Hi! I have two different bulk RNA-seq datasets that I want to compare (merge into one) and ideally perform differential expression analysis by using DESeq2. The problem is that altghough the samples were sequenced on the same platform, the sequencing depths of these datasets are very different (the first dataset has ca 2 million reads/sample; the second one ca 10x more).
I am wondering if there is any method to adequately normalize the datasets, so they could be more comparable? Maybe based on some housekeeping genes or any other alternatives? I know that running data through DESeq2 already normalizes your data based on sequencing depth and RNA composition, but I still see a huge dataset-inflicted difference on a PCA plot (see plot below).

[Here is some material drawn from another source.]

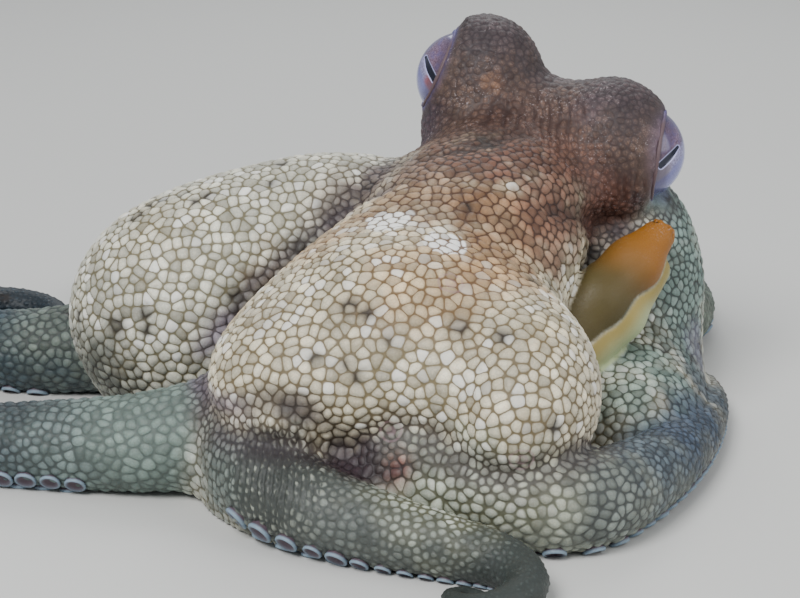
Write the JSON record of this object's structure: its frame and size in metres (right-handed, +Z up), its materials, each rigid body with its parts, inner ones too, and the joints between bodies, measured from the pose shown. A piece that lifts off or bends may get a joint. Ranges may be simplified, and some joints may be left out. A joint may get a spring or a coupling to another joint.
{
  "type": "octopus",
  "caption": "Still life-size model of a common octopus resting on a flat floor, head raised over a drooping mantle, arms curled around it.",
  "frame": {"origin": "middle of the footprint, on the floor that the arms and the web lie on", "axes": "+X the animal's right, +Y the way it faces, +Z up"},
  "size_m": [0.2523, 0.2924, 0.1093],
  "materials": {
    "mantle_skin": "soft satin, reticulated cream cells in brown grooves",
    "head_skin": "soft satin, reddish brown mottling",
    "web_skin": "soft satin, pale cells in olive brown grooves",
    "arm_skin": "soft satin, pale blotches on grey brown",
    "funnel_skin": "moist satin, ochre orange",
    "collar_skin": "moist satin, pale yellow green",
    "eye": "glossy"
  },
  "bodies": {
    "root": {"mantle": "mantle_skin", "head": "head_skin", "web": "web_skin", "funnel": "funnel_skin", "funnel_collar": "collar_skin", "eye_left": "eye", "eye_right": "eye", "arm_left_1_base": "arm_skin", "arm_left_1_mid": "arm_skin", "arm_left_1_tip": "arm_skin", "arm_left_2_base": "arm_skin", "arm_left_2_mid": "arm_skin", "arm_left_2_tip": "arm_skin", "arm_left_3_base": "arm_skin", "arm_left_3_mid": "arm_skin", "arm_left_3_tip": "arm_skin", "arm_left_4_base": "arm_skin", "arm_left_4_mid": "arm_skin", "arm_left_4_tip": "arm_skin", "arm_right_1_base": "arm_skin", "arm_right_1_mid": "arm_skin", "arm_right_1_tip": "arm_skin", "arm_right_2_base": "arm_skin", "arm_right_2_mid": "arm_skin", "arm_right_2_tip": "arm_skin", "arm_right_3_base": "arm_skin", "arm_right_3_mid": "arm_skin", "arm_right_3_tip": "arm_skin", "arm_right_4_base": "arm_skin", "arm_right_4_mid": "arm_skin", "arm_right_4_tip": "arm_skin"}
  },
  "joints": []
}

And if I check the results file after DESeq2 normalization, some standard housekeeping genes (such as GAPDH or ACTB) show ca 10x difference between the samples in different datasets. See the example below (PC1 constitutes 90% difference, whereas PC2 only 4%).
I didn't think it's relevant to add any code or session info as this is a general question.
Thanks in advance! :)
I would like to retrieve a list of target genes in all tissues after certain pathway activation to evaluate to what extent are the target genes shared/different across the tissues. E.g. 0h, 6h and 24h after pathway activation. I can of course still perform this analysis, but just the first dataset comparison after combining the data made me doubt whether there is a better way to normalize the data. Do you think DESeq2 normalization is good enough and I shouldn't worry too much? Thanks!
Given that tissues are nested within dataset, and you are interested in looking at time differences within tissue, I'd recommend processing the two datasets separately, and then comparing at the level of DE gene lists.